● **Brief**
Extract all lines in the data that contain the word "hinge".

---- Material to process

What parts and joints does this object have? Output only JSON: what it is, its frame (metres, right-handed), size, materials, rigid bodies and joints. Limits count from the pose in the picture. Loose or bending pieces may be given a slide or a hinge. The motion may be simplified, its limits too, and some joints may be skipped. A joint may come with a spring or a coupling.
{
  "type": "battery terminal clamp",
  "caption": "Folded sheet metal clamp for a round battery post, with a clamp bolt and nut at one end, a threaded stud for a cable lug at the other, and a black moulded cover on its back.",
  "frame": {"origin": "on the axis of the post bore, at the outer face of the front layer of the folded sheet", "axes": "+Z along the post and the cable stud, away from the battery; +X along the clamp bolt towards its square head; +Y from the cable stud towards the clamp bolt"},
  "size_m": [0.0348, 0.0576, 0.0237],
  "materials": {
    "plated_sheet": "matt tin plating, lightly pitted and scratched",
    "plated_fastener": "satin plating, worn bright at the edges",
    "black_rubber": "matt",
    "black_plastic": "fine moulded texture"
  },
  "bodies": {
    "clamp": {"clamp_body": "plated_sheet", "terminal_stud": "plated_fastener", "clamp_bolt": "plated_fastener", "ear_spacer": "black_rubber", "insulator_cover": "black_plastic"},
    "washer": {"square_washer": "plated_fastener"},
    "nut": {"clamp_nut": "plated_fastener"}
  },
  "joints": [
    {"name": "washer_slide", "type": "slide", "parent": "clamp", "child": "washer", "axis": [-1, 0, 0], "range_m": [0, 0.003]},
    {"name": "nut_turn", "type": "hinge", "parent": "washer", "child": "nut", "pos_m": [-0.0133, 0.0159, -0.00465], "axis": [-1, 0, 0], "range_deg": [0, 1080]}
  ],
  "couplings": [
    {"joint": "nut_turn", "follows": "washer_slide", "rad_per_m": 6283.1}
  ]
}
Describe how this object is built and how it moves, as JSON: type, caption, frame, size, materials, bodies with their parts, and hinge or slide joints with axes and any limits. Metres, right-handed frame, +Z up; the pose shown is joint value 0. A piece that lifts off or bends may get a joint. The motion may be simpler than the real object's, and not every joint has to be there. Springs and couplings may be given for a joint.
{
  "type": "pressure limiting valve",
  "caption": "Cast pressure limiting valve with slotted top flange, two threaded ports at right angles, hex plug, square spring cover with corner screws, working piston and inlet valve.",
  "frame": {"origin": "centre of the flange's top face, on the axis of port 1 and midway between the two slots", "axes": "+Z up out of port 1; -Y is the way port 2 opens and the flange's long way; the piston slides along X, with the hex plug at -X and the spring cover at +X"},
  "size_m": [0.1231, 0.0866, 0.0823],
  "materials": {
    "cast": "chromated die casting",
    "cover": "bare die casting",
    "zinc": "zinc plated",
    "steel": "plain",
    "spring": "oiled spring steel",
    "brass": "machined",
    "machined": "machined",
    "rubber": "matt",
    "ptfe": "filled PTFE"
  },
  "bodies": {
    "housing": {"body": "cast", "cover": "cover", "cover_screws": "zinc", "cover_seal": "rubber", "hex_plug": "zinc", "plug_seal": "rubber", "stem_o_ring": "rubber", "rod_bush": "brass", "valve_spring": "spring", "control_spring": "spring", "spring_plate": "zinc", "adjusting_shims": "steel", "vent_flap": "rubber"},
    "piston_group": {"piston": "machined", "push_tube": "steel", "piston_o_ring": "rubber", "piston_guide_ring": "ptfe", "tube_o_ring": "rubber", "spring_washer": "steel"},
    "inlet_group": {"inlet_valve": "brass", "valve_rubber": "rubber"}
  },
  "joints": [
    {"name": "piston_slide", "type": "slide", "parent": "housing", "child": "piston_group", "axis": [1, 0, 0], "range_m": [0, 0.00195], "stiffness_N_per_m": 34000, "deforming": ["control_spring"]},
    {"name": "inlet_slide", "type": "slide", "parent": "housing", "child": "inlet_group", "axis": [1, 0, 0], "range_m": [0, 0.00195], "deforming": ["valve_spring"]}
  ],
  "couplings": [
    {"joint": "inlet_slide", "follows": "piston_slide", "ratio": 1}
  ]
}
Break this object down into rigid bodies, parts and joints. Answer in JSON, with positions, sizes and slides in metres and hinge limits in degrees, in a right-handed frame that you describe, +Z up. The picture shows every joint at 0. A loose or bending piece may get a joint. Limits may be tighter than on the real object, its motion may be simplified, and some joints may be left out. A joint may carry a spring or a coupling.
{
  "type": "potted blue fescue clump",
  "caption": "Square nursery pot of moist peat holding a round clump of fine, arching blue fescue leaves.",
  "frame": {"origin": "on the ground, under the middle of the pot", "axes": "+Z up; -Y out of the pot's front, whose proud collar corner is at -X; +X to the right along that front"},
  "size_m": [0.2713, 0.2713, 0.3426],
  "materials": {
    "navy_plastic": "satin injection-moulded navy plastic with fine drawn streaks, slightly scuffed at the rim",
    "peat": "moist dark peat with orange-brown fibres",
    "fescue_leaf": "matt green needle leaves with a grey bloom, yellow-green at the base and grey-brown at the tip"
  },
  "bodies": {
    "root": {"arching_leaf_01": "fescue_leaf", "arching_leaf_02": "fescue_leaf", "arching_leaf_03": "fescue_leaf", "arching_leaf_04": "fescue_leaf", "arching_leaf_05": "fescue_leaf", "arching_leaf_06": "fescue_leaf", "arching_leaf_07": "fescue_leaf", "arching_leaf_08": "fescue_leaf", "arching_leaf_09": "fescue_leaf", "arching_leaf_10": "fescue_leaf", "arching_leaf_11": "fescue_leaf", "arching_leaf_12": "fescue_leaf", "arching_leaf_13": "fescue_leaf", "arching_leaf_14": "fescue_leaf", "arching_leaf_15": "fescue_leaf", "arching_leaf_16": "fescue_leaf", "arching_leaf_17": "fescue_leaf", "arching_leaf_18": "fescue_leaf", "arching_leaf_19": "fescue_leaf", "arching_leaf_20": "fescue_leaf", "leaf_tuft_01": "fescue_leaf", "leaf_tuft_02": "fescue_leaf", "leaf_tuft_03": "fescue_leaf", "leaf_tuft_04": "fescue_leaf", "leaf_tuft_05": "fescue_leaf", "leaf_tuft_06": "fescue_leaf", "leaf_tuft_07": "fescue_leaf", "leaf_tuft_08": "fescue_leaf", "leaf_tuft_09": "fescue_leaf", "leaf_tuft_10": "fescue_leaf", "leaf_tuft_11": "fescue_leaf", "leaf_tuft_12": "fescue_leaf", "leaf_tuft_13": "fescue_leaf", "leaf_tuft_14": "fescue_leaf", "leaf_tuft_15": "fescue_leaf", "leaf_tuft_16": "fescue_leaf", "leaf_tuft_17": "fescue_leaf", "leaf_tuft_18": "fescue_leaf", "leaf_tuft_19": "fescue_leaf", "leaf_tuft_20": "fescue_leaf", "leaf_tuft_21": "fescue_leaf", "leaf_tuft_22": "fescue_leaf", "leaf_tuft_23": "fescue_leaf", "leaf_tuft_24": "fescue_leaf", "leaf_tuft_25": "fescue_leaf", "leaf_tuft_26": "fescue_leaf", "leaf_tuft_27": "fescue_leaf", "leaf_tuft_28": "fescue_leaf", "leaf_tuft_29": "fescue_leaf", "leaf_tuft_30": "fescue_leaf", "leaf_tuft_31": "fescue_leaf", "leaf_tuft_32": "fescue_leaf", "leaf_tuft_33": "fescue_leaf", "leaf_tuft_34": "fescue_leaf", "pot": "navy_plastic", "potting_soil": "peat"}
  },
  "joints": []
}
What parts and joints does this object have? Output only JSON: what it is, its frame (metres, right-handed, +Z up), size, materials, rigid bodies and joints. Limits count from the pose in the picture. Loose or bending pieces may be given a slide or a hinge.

--------

● **Exercise answer**
What parts and joints does this object have? Output only JSON: what it is, its frame (metres, right-handed), size, materials, rigid bodies and joints. Limits count from the pose in the picture. Loose or bending pieces may be given a slide or a hinge. The motion may be simplified, its limits too, and some joints may be skipped. A joint may come with a spring or a coupling.
    {"name": "nut_turn", "type": "hinge", "parent": "washer", "child": "nut", "pos_m": [-0.0133, 0.0159, -0.00465], "axis": [-1, 0, 0], "range_deg": [0, 1080]}
Describe how this object is built and how it moves, as JSON: type, caption, frame, size, materials, bodies with their parts, and hinge or slide joints with axes and any limits. Metres, right-handed frame, +Z up; the pose shown is joint value 0. A piece that lifts off or bends may get a joint. The motion may be simpler than the real object's, and not every joint has to be there. Springs and couplings may be given for a joint.
Break this object down into rigid bodies, parts and joints. Answer in JSON, with positions, sizes and slides in metres and hinge limits in degrees, in a right-handed frame that you describe, +Z up. The picture shows every joint at 0. A loose or bending piece may get a joint. Limits may be tighter than on the real object, its motion may be simplified, and some joints may be left out. A joint may carry a spring or a coupling.
What parts and joints does this object have? Output only JSON: what it is, its frame (metres, right-handed, +Z up), size, materials, rigid bodies and joints. Limits count from the pose in the picture. Loose or bending pieces may be given a slide or a hinge.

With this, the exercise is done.